When I met Max about ten years ago, he had just returned from Venice, where he had done a performance: dressed in a fluorescent vest, he waved a tiny, ridiculous flag so that passersby would mistake him for a tour guide. I can’t remember what he said or the colours of the flag he was carrying, but Venice is a city threatened by the rising water and overwhelmed by the weight of mass tourism attracted by the cities’ history.
The history of Belgium is more recent than that of Venice. In 1830, the harvests were poor in Brussels, and discontent was rising. On August 25, 1830, the opera La Muette de Portici by Daniel- François-Esprit Auber was performed for the first time in Brussels, at the Théâtre de la Monnaie. The opera exalts the Neapolitan people who had revolted in the 17th century against their Spanish oppressors. This was enough to inspire the Brussels audience, whose ground was under the rule of the Netherlands who could identify with the people of Naples. Even before the performance was finished, a crowd started rioting. Protests grew, the bourgeoisie protected themselves by forming an armed guard, and the demonstrations turned into a revolution: on October 4, 1830, Belgium’s independence was proclaimed.
The land of Cocaigne however, has no flag. It is a place where one leads a slothful life, marked by carefreeness and temptation, an illusory land, a dream and a nightmare. The Dutch word this place is Luilekkerland, which is also the title of a painting by Pieter Bruegel the Elder, inspired by a Flemish folk tale. In a landscape where the mountains are made of buckwheat dough, roasted geese lie in dishes, and pies grow on trees, a soldier, a cleric, and a peasant – three representatives of society – are slouched under a tree. All have succumbed to the same sins of gluttony and laziness. Where his Renaissance contemporaries painted mainly biblical scenes, the powerful and the beautiful, Bruegel became known for painting rural life, showing people doing what they can with what they have. It is said that he came from a village once called Brueghel or Brogel, but no one really knows where he came from, as there were several villages with that name: one near Breda and another in Limburg. What we do know is that Big Apple is located at the entrance to the Pajottenland, a hilly agricultural region that Bruegel the Elder loved and painted.

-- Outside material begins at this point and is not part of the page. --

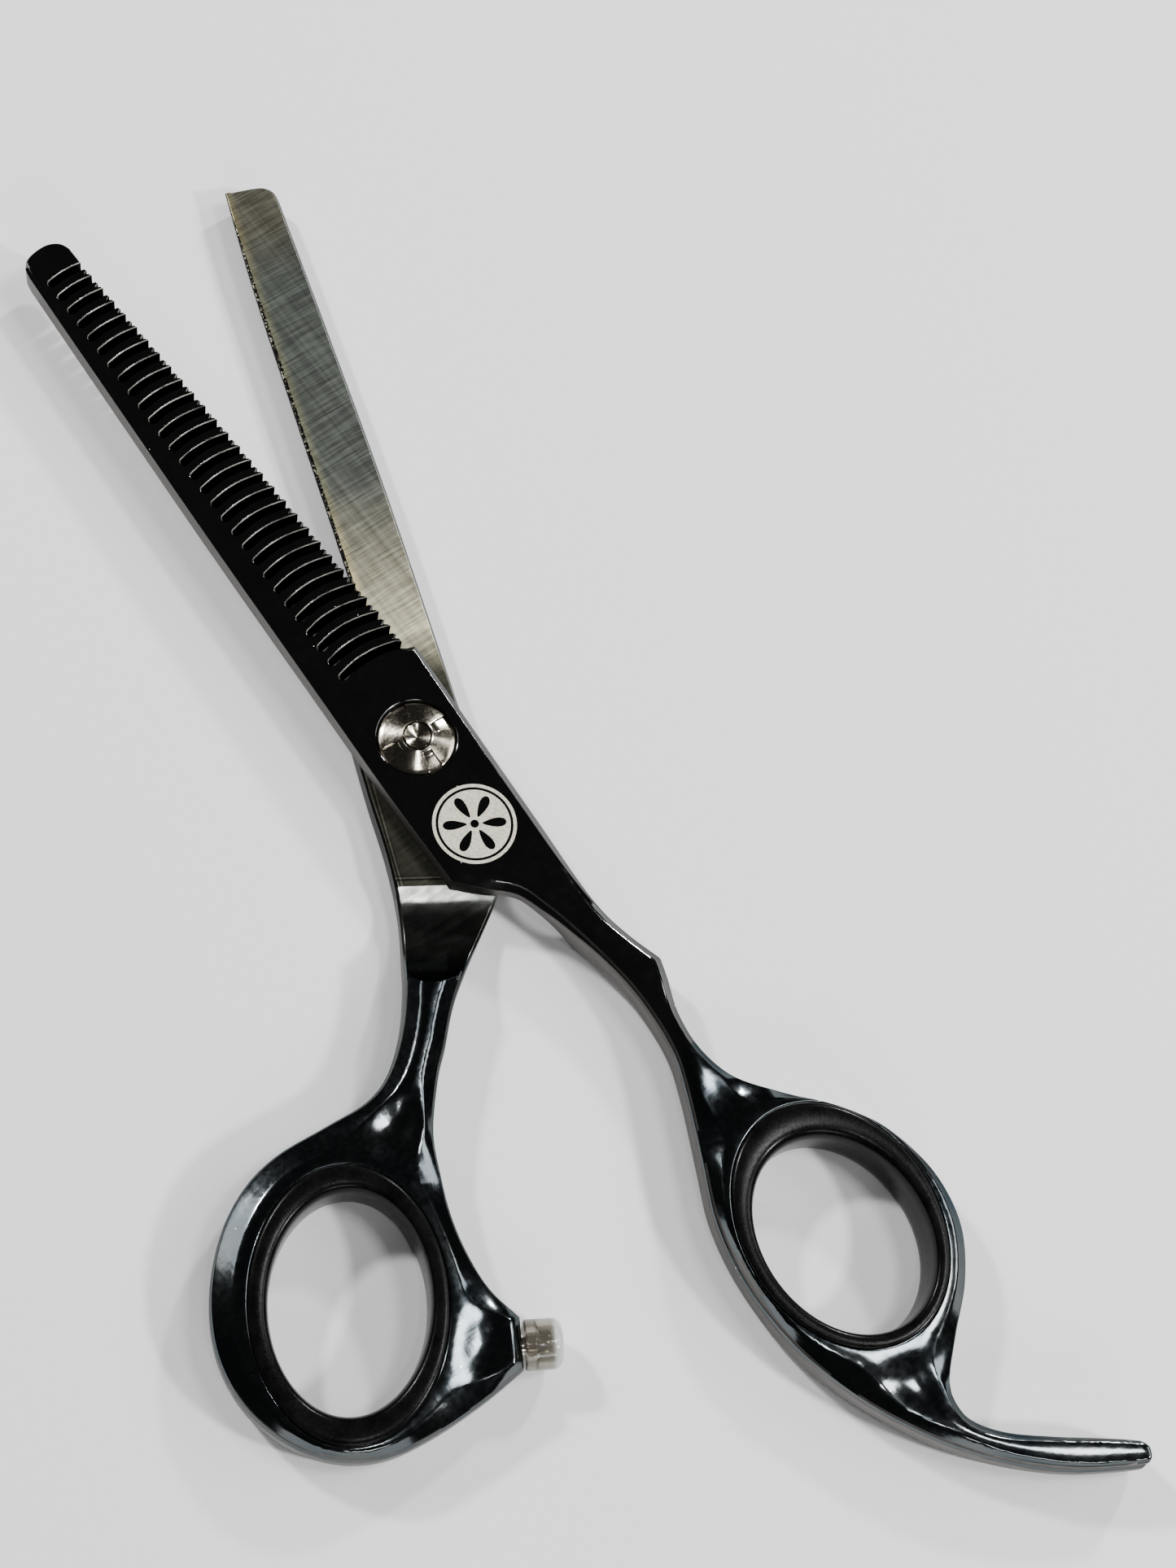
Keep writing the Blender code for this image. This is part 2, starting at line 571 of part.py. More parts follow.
def build():
    clear_scene()
    open_pose = bpy.data.objects.new("pivot_axis", None)
    bpy.context.scene.collection.objects.link(open_pose)
    open_pose.rotation_euler.z = radians(-OPEN_ANGLE)

    toothed = toothed_half()
    cut(toothed, cutter("toothed_bore", BORE_R, UPPER_BOTTOM - CUT_PAST, COUNTERBORE_FLOOR + CUT_PAST))
    cut(toothed, cutter("dial_counterbore", COUNTERBORE_R, COUNTERBORE_FLOOR, UPPER_TOP + CUT_PAST))

    plain = plain_half(open_pose)
    place = bumper_place()
    cut(plain, cutter("plain_bore", SHAFT_BORE_R, -CUT_PAST, LOWER_TOP + CUT_PAST, open_pose))
    cut(plain, cutter("head_seat", SCREW_HEAD_SEAT_R, -CUT_PAST, SCREW_HEAD_SEAT_TOP, open_pose))
    cut(plain, cutter("stud_bore", STUD_BORE_R, -STUD_BORE_DEPTH, CUT_PAST, open_pose, place))
    cut(plain, cutter("washer_seat", WASHER_SEAT_R, WASHER_SEAT_Z, LOWER_TOP + CUT_PAST, open_pose))

    lathe(
        "pivot_screw",
        [(0, 0), (SCREW_HEAD_R - 0.2, 0), (SCREW_HEAD_R, 0.2), (SCREW_HEAD_R, SCREW_HEAD_TOP),
         (SHAFT_R, SCREW_HEAD_TOP), (SHAFT_R, SHAFT_TOP), (SCREW_END_R, SHAFT_TOP),
         (SCREW_END_R, SCREW_END_TOP), (SCREW_END_R - 0.15, SCREW_END_TOP + 0.15),
         (SCREW_END_R - 0.35, SCREW_END_TOP), (0, SCREW_END_TOP - 0.5)],
        BRIGHT, open_pose,
    )
    ring("glide_washer", WASHER_INNER_R, WASHER_OUTER_R, WASHER_LOW, WASHER_HIGH, NYLON, open_pose)
    ring("pivot_bush", BUSH_INNER_R, BUSH_OUTER_R, BUSH_LOW, BUSH_HIGH, BRONZE)
    ring("click_plate", PLATE_INNER_R, PLATE_OUTER_R, PLATE_LOW, PLATE_HIGH, BRIGHT, open_pose)
    inner_low = SPRING_LOW + SPRING_RISE
    lathe(
        "tension_spring",
        [(SPRING_INNER_R, inner_low), (SPRING_OUTER_R, SPRING_LOW),
         (SPRING_OUTER_R, SPRING_LOW + SPRING_THICKNESS), (SPRING_INNER_R, inner_low + SPRING_THICKNESS)],
        BRIGHT, open_pose,
    )
    dial(open_pose)

    insert("finger_insert", FINGER_HOLE, FINGER_RIM)
    insert("thumb_insert", THUMB_HOLE, THUMB_RIM, open_pose)

    lathe(
        "bumper_stud",
        [(0, -STUD_DEPTH), (STUD_R, -STUD_DEPTH), (STUD_R, STUD_NECK), (STUD_HEAD_R, STUD_NECK + 0.1),
         (STUD_HEAD_R, STUD_TOP - 0.2), (STUD_HEAD_R - 0.3, STUD_TOP), (0, STUD_TOP)],
        BRIGHT, open_pose, 20, place,
    )
    lathe(
        "bumper_cap",
        [(0, CAP_HOLLOW_TOP), (CAP_HOLLOW_R, CAP_HOLLOW_TOP), (CAP_HOLLOW_R, CAP_HOLLOW_LOW + 0.15),
         (CAP_NECK_R, CAP_HOLLOW_LOW), (CAP_NECK_R, CAP_LOW), (CAP_R - 0.1, CAP_LOW), (CAP_R, CAP_LOW + 0.2),
         (CAP_R, CAP_TOP - 0.9), (CAP_R - 0.25, CAP_TOP - 0.35), (CAP_R - 0.75, CAP_TOP - 0.08),
         (0, CAP_TOP)],
        SILICONE, open_pose, 24, place,
    )


build()
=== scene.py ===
"""Looks of the thinning shears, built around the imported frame.

Shapes are drawn in millimetres and scaled to metres when their mesh is made. The toothed half
is drawn in the frame's axes. The plain half is drawn with its blade along +Y, in a frame of its
own that is turned clockwise about the pivot axis to the open rest pose.
"""

from math import atan, cos, pi, radians, sin, sqrt

import bpy
import numpy as np
from mathutils import Matrix, Vector
from mathutils.geometry import delaunay_2d_cdt


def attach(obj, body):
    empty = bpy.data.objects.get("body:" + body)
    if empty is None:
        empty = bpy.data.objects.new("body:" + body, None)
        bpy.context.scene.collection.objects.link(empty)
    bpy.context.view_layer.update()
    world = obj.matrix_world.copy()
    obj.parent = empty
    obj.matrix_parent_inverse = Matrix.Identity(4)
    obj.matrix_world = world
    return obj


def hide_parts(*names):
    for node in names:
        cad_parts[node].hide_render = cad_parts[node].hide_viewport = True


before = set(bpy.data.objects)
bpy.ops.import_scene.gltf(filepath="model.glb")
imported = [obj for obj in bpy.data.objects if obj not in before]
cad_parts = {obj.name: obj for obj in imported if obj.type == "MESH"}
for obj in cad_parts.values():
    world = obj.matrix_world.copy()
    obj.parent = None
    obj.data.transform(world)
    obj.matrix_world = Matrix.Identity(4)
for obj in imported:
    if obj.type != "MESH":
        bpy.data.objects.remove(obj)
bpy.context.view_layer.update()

MM = 0.001

LOWER_TOP, UPPER_BOTTOM, UPPER_TOP = 3.2, 3.4, 6.6
HANDLE_BOTTOM = 0.3
OPEN_ANGLE = 20.4
OPEN = Matrix.Rotation(radians(-OPEN_ANGLE), 4, "Z")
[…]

Max J. P. Postma grew up in a town split in two by the border between Belgium and the Netherlands. On either side, the town has the same name. At Place de la Monnaie, tour guides sometimes tell the story of Belgium’s independence to groups of people, who, I imagine, come from elsewhere. But that doesn’t mean much: borders are just lines, and Belgium was born out of an opera.
For a long time, eggs were an essential material for painting. Marcel Broodthaers saw in the egg a metaphor for human origin; for him, everything was egg. However, by taking hold of the great visual narratives of Belgium, Max J. P. Postma confronts us, in a negative way, with the dark side of the national narrative, the part that has been hidden or minimised – even though the country was born from an utopia.
To see the entirety of an egg, you have to break it. Clément Hébert
Max J. P. Postma was born in 1995. Based in Hamburg, he studied at the École de Recherche Graphique in Brussels and graduated with a BFA from the LUCA School of Arts in Brussels (2019). In 2024, he earned an MFA from the Hochschule für Bildende Kunst in Hamburg, under the guidance of Jutta Koether. He exhibited at BBBerlin (Berlin) and at Salon75 (Copenhagen). Since 2022, Max J. P. Postma has been running WMP, an artist-run space located in his apartment.
Big Appple is a collective art space founded in 2024 by Thily Vossier, Rachel Magnan, and Clément Hébert. It is situated in a fairground-like structure in the garden of the In den Appelboom restaurant at Rue du Pommier 401 in Anderlecht.